I teach digital Boolean logic to finite state machines, Verilog HDL to Synthesis and Simulation in FPGAS and VLSI Systems on Chip(Soc). I worked on the RISC VLSI design at Xerox PARC for the first Mead & Conway course CS292 and CS152 computer architectures at UC Berkeley CMOS is the prevalent technology today and I teach the principles of transistors switching and memory Circuits. RISC-V is now the most interesting architecture as it supports parallelism via register windowing between processor on the same SoC. I have also taught ARM, MIPS, SPARC and CISC(x86 intel) architectures. I teach the EC2820, EC2840, and EC3800 Computer Architectures and Digital Design courses at the Naval Postgraduate School in Monterey since 2005.
I have taught Python for 2 years and latest version is using 3.4 with multi-threading and multi-process. Example for the multi consumer/producer comparisons and using Mutexes with a circular buffer model. Students determine number of processes or thread limits for their PC, laptop or Mac. There is an extra layer of instrumentation in Python to measure performance and to reduce statistical noise by averaging several hundred experiments. This is now used as a programming example in an operating systems course.

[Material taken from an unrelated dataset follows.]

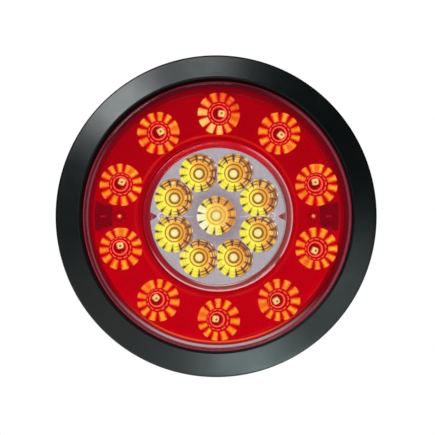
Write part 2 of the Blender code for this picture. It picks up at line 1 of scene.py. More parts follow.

I teach finite mathematics as a preview to wireless communication and mathematical cryptography algorithms and processes I teach Finite math as EO3502 EC2410 and EC2500 for Naval postgraduate school (NPS). I start with Sets, partitions and trees, probability then how to compute permutations and combination with two die. Next random variables, averages, bell or Gaussian normal distributions, computing expected and standard deviation values. Bayes and conditional probabilities are shown for dependent processes. System engineering design benefits of parallel redundant structure architectures such as RAID storage networks over serial architectures are shown. I have a Master of Engineering in Electronic and Electrical engineering from UC Berkeley.

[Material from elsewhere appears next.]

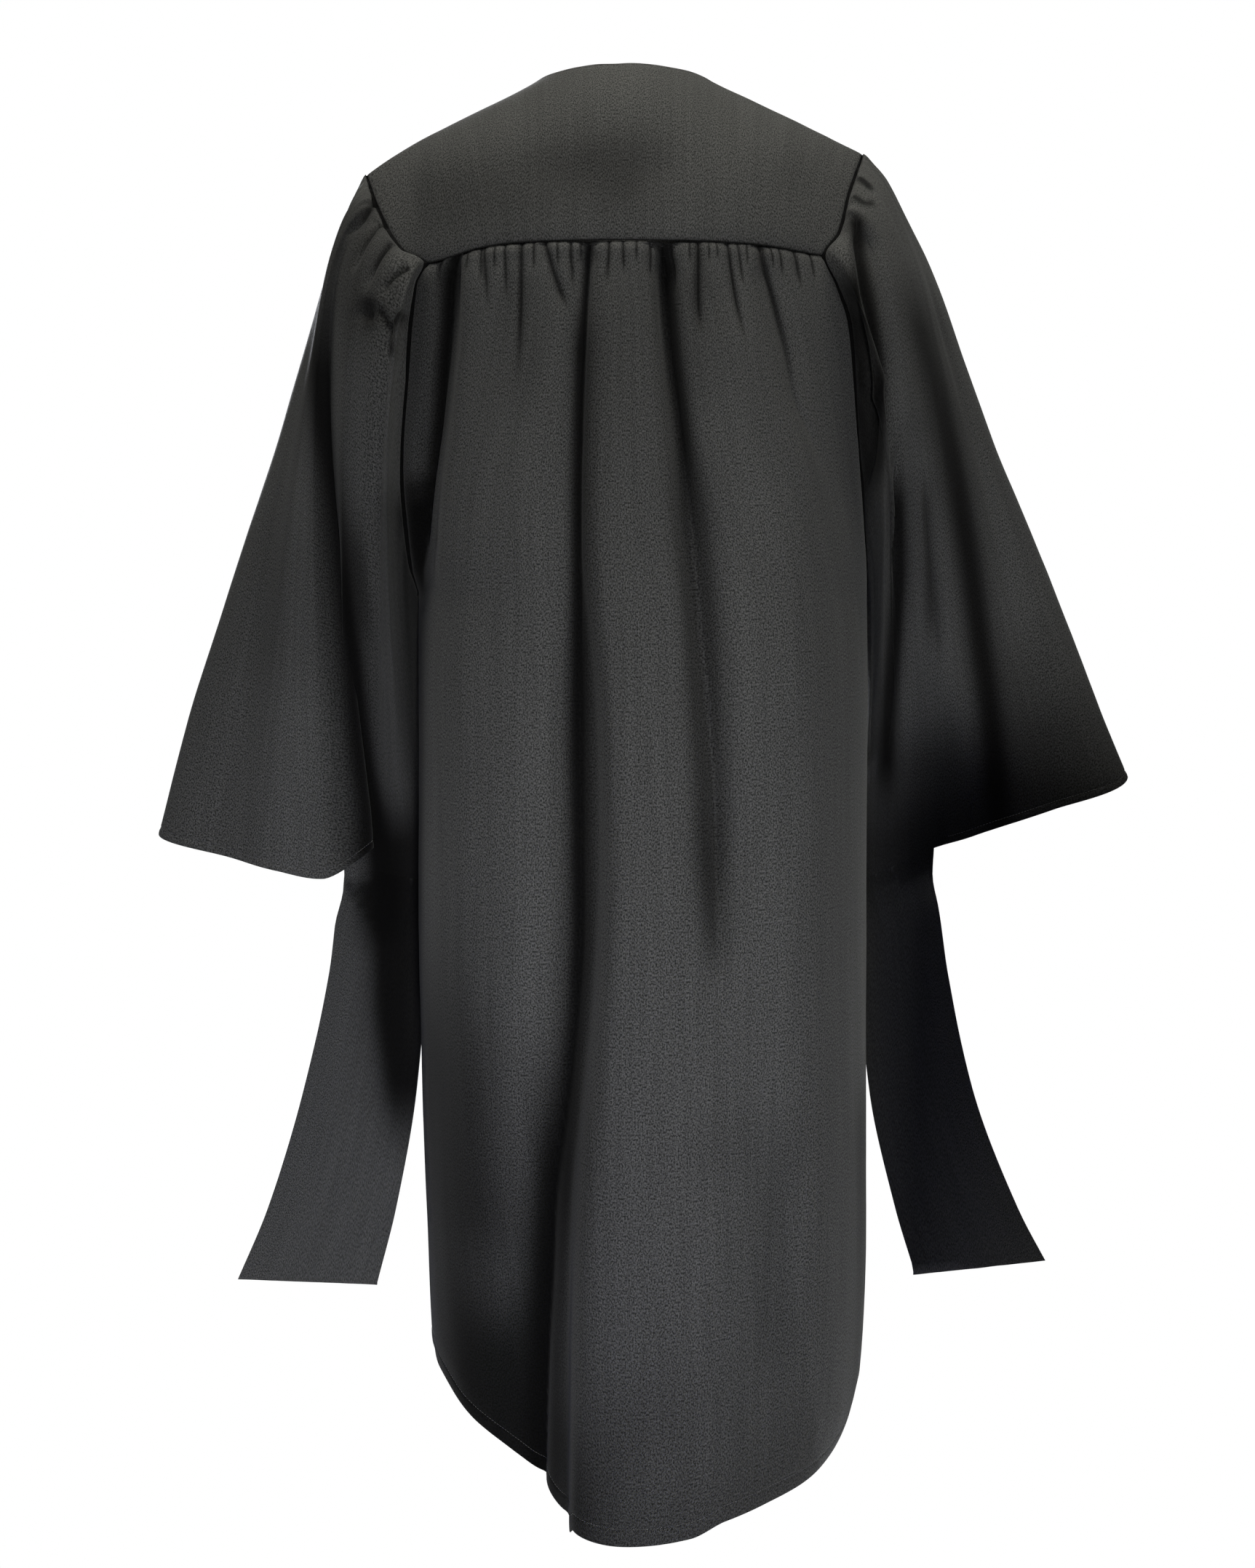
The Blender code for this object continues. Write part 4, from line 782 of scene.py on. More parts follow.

R is a cloud based statistics tool that I use for elementary stat analysis. It's easy to use however you do need to know the basics ideas of probability distribution and some basic ideas of programming. Later I move to C++ and AWS or other virtual machine, GCE, Azure, Oracle's new cloud, for cloud based tools. Julia, C++ and GO are still the best high performance computing (HPC) languages. R is free and other equivalent tool like MatLab simulink or Mathematica are not free.